HLの確定診断には,リンパ節生検(腫瘍部位によっては針生検)による病理組織診断が必須であり,吸引細胞診は推奨されない。典型的な組織像および免疫染色を呈しない場合,非ホジキンリンパ腫との鑑別,特に未分化大細胞リンパ腫,びまん性大細胞型B細胞リンパ腫および血管免疫芽球性T細胞リンパ腫との鑑別診断は重要である。また,頻度は低いが,高齢者のHLにおいて,成人T細胞白血病リンパ腫との鑑別困難例が存在するため,HTLV-1抗体の測定は必須である。
病期診断のために,胸部単純X線,全身CT(頸部から鼠径部まで),PET-CT検査および骨髄検査を行う。バルキー縦隔病変(最大径が10cm以上あるいは最大胸郭内径の1/3以上)およびB症状(38℃を超える発熱,盗汗,診断前の6カ月間に認めた通常体重の10%を超す体重減少)の有無を確認する。既往歴・喫煙歴・常用薬の確認とともに,リスク因子(限局期では血沈値の測定が必要)の有無をチェックする。臓器機能の評価も並行して行う。
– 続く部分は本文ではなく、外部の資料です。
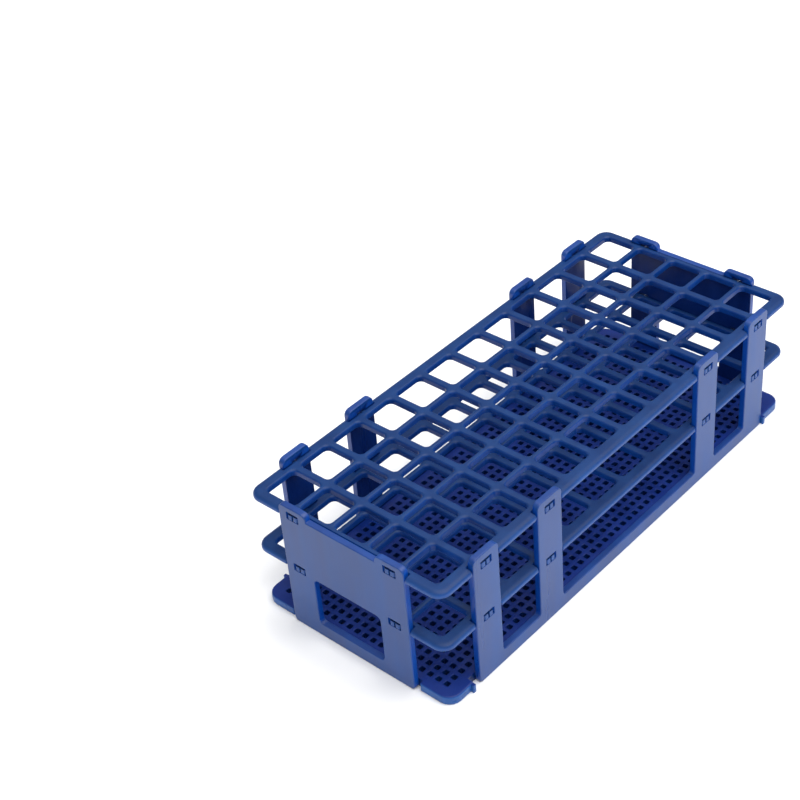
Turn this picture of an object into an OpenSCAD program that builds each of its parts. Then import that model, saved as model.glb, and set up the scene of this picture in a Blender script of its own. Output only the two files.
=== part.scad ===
// Snap-together rack for test tubes: two open grids and a perforated tray,
// held at their heights by two side frames and two end plates.
// X runs along the rack, Y across it and Z up. The origin is on the resting
// surface, under the centre of the rack.

/* [Wells] */
// Number of wells along the rack
columns = 12; // [12:1:20]
// Number of wells across the rack
rows = 5; // [5:1:10]
// Distance between the centres of neighbouring wells, along the rack
pitch_along = 20; // [20:0.5:40]
// Distance between the centres of neighbouring wells, across the rack
pitch_across = 19; // [19:0.5:40]
// Size of a well along the rack, for tubes up to 16 mm
well_l = 16.5; // [8:0.1:17]
// Size of a well across the rack
well_w = 16.7; // [8:0.1:17]
// Corner radius of a well
well_radius = 2.6; // [0.5:0.1:3.9]

/* [Grids and tray] */
// How far the grids reach past the last well cells at each end
end_margin = 3.5; // [3:0.1:12]
// How far the grids reach past the last well cells at each side
side_margin = 4.8; // [4:0.1:12]
// How far each end of the tray stays inside the ends of the grids
tray_inset = 1.2; // [0:0.1:2]
// Outer corner radius of the grids and the tray
plate_radius = 6; // [1:0.5:12]
// Thickness of a grid
grid_t = 3; // [3:0.1:6]
// Height of the top grid's upper face
top_level = 62.2; // [45:0.1:64]
// Height of the middle grid's upper face
middle_level = 34.1; // [15:0.1:38]
// Thickness of the tray
tray_t = 4.4; // [2.5:0.1:6]

/* [Tray perforation] */
// Width of a square perforation
perforation = 2.4; // [1:0.1:3.5]
// Distance between the centres of neighbouring perforations
perforation_pitch = 4.45; // [4:0.01:4.5]
// Number of perforations along the tray
perforation_columns = 53; // [1:1:53]
// Number of perforations across the tray
perforation_rows = 21; // [1:1:21]

/* [Side frames] */
// Thickness of the side frames and the end plates
panel_t = 3; // [2.5:0.1:3.2]
// Height of the uprights
upright_top = 66.3; // [65.5:0.1:90]
// Width of an upright
upright_w = 15.4; // [11:0.1:20]
// Distance from the middle of the rack to the inner uprights
inner_upright = 56.6; // [30:0.1:70]
// Distance from the middle of the rack to the outer uprights
outer_upright = 96.7; // [93:0.1:100]
// Height of the rail that joins the uprights
rail_h = 6.6; // [3:0.1:14]
// Radius of the panels' upper corners
panel_radius = 2.6; // [0.5:0.1:4]
// Radius of the panels' lower corners
foot_radius = 2; // [0.5:0.1:4]
// Radius of the inside corners between an upright and the rail
rail_radius = 1.5; // [0.5:0.1:5]

/* [End plates] */
// Width of an end plate
end_w = 67.4; // [50:0.1:75]
// Height of the tabs at the top of an end plate
tab_top = 65.5; // [65.5:0.1:90]
// Width of each tab
tab_w = 15.2; // [12:0.1:20]
// Width of the window
window_w = 36.4; // [10:0.1:37]
// Height of the window's lower edge
window_sill = 7; // [3:0.1:20]
// Height of the window's upper edge
window_top = 31.6; // [25:0.1:50]
// Corner radius of the window
window_radius = 2.2; // [0.5:0.1:2.4]

/* [Snap joints] */
// Width of a snap tongue, without its barbs
tongue_w = 5; // [3:0.1:8]
// Thickness of a snap tongue
tongue_t = 2.5; // [1.5:0.1:2.6]
// Width of the gap that splits a tongue into two springing prongs
tongue_split = 0.8; // [0.5:0.1:1.5]
// How far a barb stands out from its prong
barb = 0.6; // [0.2:0.1:0.9]
// Length of a barb
barb_l = 1; // [0.5:0.1:1.4]
// Height of a snap slot
slot_h = 3.8; // [3.4:0.1:4.2]
// Width of a tray tenon
tenon_w = 9; // [4:0.5:10]
// Thickness of a tray tenon
tenon_t = 1.8; // [1:0.1:2]
// Length of a tray tenon
tenon_l = 1.5; // [0.8:0.1:1.8]
// Free gap between parts that fit together
fit = 0.1; // [0.05:0.05:0.15]

/* [Tray recesses] */
// Gap between the front and back recesses and the left ends of the side frames
left_gap = 4.2; // [0.2:0.1:5]
// Gap between the front and back recesses and the right ends of the side frames
right_gap = 0.2; // [0.2:0.1:5]
// Gap between the end recesses and the end plates
end_gap = 1.8; // [0.2:0.1:4]
// Width of the lug at each end of the front and back recesses
lug_w = 1.6; // [1:0.1:3]
// How far the lugs stand out from the tray
lug_l = 1.4; // [0.5:0.1:2]

/* [Hidden] */
$fn = 48;
overlap = 0.5;
proud = 0.1;
notch_radius = 1;
tongue_recess = 0.1;
lug_radius = 0.4;
frame_colour = [0.16, 0.27, 0.66];
end_colour = [0.20, 0.32, 0.70];
grid_colour = [0.13, 0.22, 0.55];
tray_colour = [0.10, 0.18, 0.50];

plate_l = columns * pitch_along + 2 * end_margin;
plate_w = rows * pitch_across + 2 * side_margin;
tray_l = plate_l - 2 * tray_inset;
frame_inner_y = plate_w / 2 + proud - panel_t;
end_inner_x = plate_l / 2 + proud - panel_t;
frame_end = outer_upright + upright_w / 2;
throat_l = panel_t + fit - tongue_recess - barb_l - 2 * fit;
slot_floor = -grid_t - fit;
uprights = [-outer_upright, -inner_upright, inner_upright, outer_upright];
end_slots = [-(end_w - tab_w) / 2, (end_w - tab_w) / 2];
levels = [middle_level, top_level];

// ---- shared outlines ----

module rounded_rect(size, r) {
    square([size[0] - 2 * r, size[1]], center = true);
    square([size[0], size[1] - 2 * r], center = true);
    for (sx = [-1, 1], sy = [-1, 1])
        translate([sx * (size[0] / 2 - r), sy * (size[1] / 2 - r)]) circle(r);
}

// What fills an inside corner at the origin, or rounds an outside one when it is cut away.
module corner(r) {
    difference() {
        translate([-overlap, -overlap]) square(r + overlap);
        translate([r, r]) circle(r);
    }
}

// A notch from x0 to x1 that opens towards +Y, with its mouth at y = 0.
module notch(x0, x1, depth) {
    translate([x0, -depth]) square([x1 - x0, depth + overlap]);
    translate([x0, 0]) rotate(180) corner(notch_radius);
    translate([x1, 0]) rotate(-90) corner(notch_radius);
}

// A rectangle standing on y = 0, with rounded upper corners.
module tab(w, h) {
    translate([-w / 2, 0]) square([w, h - panel_radius]);
    translate([-w / 2 + panel_radius, 0]) square([w - 2 * panel_radius, h]);
    for (s = [-1, 1])
        translate([s * (w / 2 - panel_radius), h - panel_radius]) circle(panel_radius);
}

// What is cut from a panel to round its lower corners.
module foot_cuts(w) {
    for (m = [0, 1]) mirror([m, 0]) translate([-w / 2, 0]) corner(foot_radius);
}

// Puts its children at each upright's place, on both long sides.
module at_uprights() {
    for (x = uprights, turn = [0, 180])
        rotate(turn) translate([x, frame_inner_y]) children();
}

// Puts its children at each end slot's place, at both ends.
module at_end_slots() {
    for (y = end_slots, turn = [-90, 90])
        rotate(turn) translate([y, end_inner_x]) children();
}

// ---- snap joint between a grid and a panel ----

// Seen from above, with the panel's inner face along y = 0.
module tongue_outline() {
    tip = panel_t - tongue_recess;
    for (s = [-1, 1])
        scale([s, 1])
            polygon([
                [tongue_split / 2, -fit - overlap],
                [tongue_split / 2, tip],
                [tongue_w / 2 - barb / 2, tip],
                [tongue_w / 2 + barb, tip - barb_l],
                [tongue_w / 2, tip - barb_l],
                [tongue_w / 2, -fit - overlap],
            ]);
}

module tongue() linear_extrude(tongue_t) tongue_outline();

// The stepped slot that the barbs snap behind, cut through a panel from y = 0. Its
// origin is at the height of the grid's upper face.
module slot_cut() {
    narrow = tongue_w + 4 * fit;
    wide = tongue_w + 2 * barb + 4 * fit;
    translate([-narrow / 2, -overlap, slot_floor]) cube([narrow, panel_t, slot_h]);
    translate([-wide / 2, throat_l, slot_floor]) cube([wide, panel_t, slot_h]);
}

// ---- grids ----

module grid_outline() {
    side = upright_w / 2 + 4 * fit;
    end = end_w / 2 + 4 * fit;
    difference() {
        rounded_rect([plate_l, plate_w], plate_radius);
        for (x = uprights, turn = [0, 180])
            rotate(turn) translate([0, plate_w / 2])
                notch(x - side, x + side, plate_w / 2 - frame_inner_y + fit);
        for (turn = [-90, 90])
            rotate(turn) translate([0, plate_l / 2])
                notch(-end, end, plate_l / 2 - end_inner_x + fit);
    }
}

module wells() {
    for (i = [0 : columns - 1], j = [0 : rows - 1])
        translate([(i - (columns - 1) / 2) * pitch_along, (j - (rows - 1) / 2) * pitch_across])
            rounded_rect([well_l, well_w], well_radius);
}

module grid(level) {
    color(grid_colour)
        translate([0, 0, level - grid_t]) {
            linear_extrude(grid_t)
                difference() {
                    grid_outline();
                    wells();
                }
            at_uprights() tongue();
            at_end_slots() tongue();
        }
}

module top_grid() grid(top_level);
module middle_grid() grid(middle_level);

// ---- tray ----

// The recess that the side frame stands in, on the +Y side.
module side_recess() {
    translate([-frame_end - left_gap, frame_inner_y - fit])
        square([2 * frame_end + left_gap + right_gap, panel_t]);
}

module side_lugs() {
    for (x = [-frame_end - left_gap - lug_w / 2, frame_end + right_gap + lug_w / 2])
        translate([x, plate_w / 2]) rounded_rect([lug_w, 2 * lug_l], lug_radius);
}

module tray_outline() {
    end = end_w / 2 + end_gap;
    difference() {
        rounded_rect([tray_l, plate_w], plate_radius);
        for (m = [0, 1]) mirror([0, m]) side_recess();
        for (turn = [-90, 90])
            rotate(turn) translate([0, tray_l / 2])
                notch(-end, end, tray_l / 2 - end_inner_x + fit);
    }
    for (m = [0, 1]) mirror([0, m]) side_lugs();
}

module perforations() {
    for (i = [0 : perforation_columns - 1], j = [0 : perforation_rows - 1])
        translate([(i - (perforation_columns - 1) / 2) * perforation_pitch,
                   (j - (perforation_rows - 1) / 2) * perforation_pitch])
            square(perforation, center = true);
}

module tenon() {
    translate([-tenon_w / 2, -fit - overlap, (tray_t - tenon_t) / 2])
        cube([tenon_w, tenon_l + fit + overlap, tenon_t]);
}

// The blind pocket that takes a tenon, cut into a panel from y = 0.
module tenon_pocket() {
    translate([-tenon_w / 2 - 2 * fit, -overlap, (tray_t - tenon_t) / 2 - fit])
        cube([tenon_w + 4 * fit, tenon_l + fit + overlap, tenon_t + 2 * fit]);
}

module bottom_tray() {
    color(tray_colour) {
        linear_extrude(tray_t)
            difference() {
                tray_outline();
                perforations();
            }
        at_uprights() tenon();
        at_end_slots() tenon();
    }
}

// ---- side frames ----

module side_outline() {
    difference() {
        union() {
            translate([-frame_end, 0]) square([2 * frame_end, rail_h]);
            for (x = uprights) translate([x, 0]) tab(upright_w, upright_top);
            for (m = [0, 1]) mirror([m, 0]) {
                translate([inner_upright + upright_w / 2, rail_h]) corner(rail_radius);
                for (x = [inner_upright, outer_upright])
                    translate([x - upright_w / 2, rail_h]) rotate(90) corner(rail_radius);
            }
        }
        foot_cuts(2 * frame_end);
    }
}

// The frame on the +Y side.
module side_frame() {
    color(frame_colour)
        difference() {
            translate([0, frame_inner_y + panel_t, 0])
                rotate([90, 0, 0]) linear_extrude(panel_t) side_outline();
            for (x = uprights) translate([x, frame_inner_y, 0]) {
                for (level = levels) translate([0, 0, level]) slot_cut();
                tenon_pocket();
            }
        }
}

module back_frame() side_frame();
module front_frame() mirror([0, 1, 0]) side_frame();

// ---- end plates ----

module end_outline() {
    difference() {
        union() {
            translate([-end_w / 2, 0]) square([end_w, top_level]);
            for (y = end_slots) translate([y, 0]) tab(tab_w, tab_top);
        }
        foot_cuts(end_w);
        translate([0, (window_sill + window_top) / 2])
            rounded_rect([window_w, window_top - window_sill], window_radius);
    }
}

// The plate at the +X end.
module end_plate() {
    color(end_colour)
        translate([end_inner_x, 0, 0]) rotate([0, 0, -90])
            difference() {
                translate([0, panel_t, 0])
                    rotate([90, 0, 0]) linear_extrude(panel_t) end_outline();
                for (y = end_slots) translate([y, 0, 0]) {
                    for (level = levels) translate([0, 0, level]) slot_cut();
                    tenon_pocket();
                }
            }
}

module right_end_plate() end_plate();
module left_end_plate() mirror([1, 0, 0]) end_plate();

top_grid();
middle_grid();
bottom_tray();
front_frame();
back_frame();
left_end_plate();
right_end_plate();
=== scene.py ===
"""A blue snap-together test tube rack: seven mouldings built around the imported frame."""

import math

import bpy
from mathutils import Matrix, Vector
from mathutils.geometry import delaunay_2d_cdt


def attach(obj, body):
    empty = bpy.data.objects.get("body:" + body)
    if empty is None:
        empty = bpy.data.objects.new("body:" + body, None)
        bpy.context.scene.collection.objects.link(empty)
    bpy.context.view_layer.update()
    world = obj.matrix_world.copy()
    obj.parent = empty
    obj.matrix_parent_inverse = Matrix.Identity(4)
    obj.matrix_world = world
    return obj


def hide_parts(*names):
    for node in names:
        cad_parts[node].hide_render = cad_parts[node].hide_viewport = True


MM = 0.001

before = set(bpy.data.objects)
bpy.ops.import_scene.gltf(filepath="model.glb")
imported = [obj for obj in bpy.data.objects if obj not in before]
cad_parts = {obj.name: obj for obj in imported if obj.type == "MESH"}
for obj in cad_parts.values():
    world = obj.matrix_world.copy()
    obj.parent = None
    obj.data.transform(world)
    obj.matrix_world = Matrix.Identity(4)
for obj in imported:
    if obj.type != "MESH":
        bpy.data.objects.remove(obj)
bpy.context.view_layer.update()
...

・限局期:ABVD療法(ドキソルビシン,ブレオマイシン,ビンブラスチン,ダカルバジン)4コースに続くinvolved-field radiation therapy(IFRT)30~36Gyを基本とする。
・進行期:ABVD療法(6もしくは8コース)あるいはBV(ブレンツキシマブ ベドチン)併用AVD(ドキソルビシン,ビンブラスチン,ダカルバジン)療法を行う。ブレオマイシン肺毒性(BLT)リスクがある場合や高齢者(60歳を超える)においては薬剤のスキップも考慮する。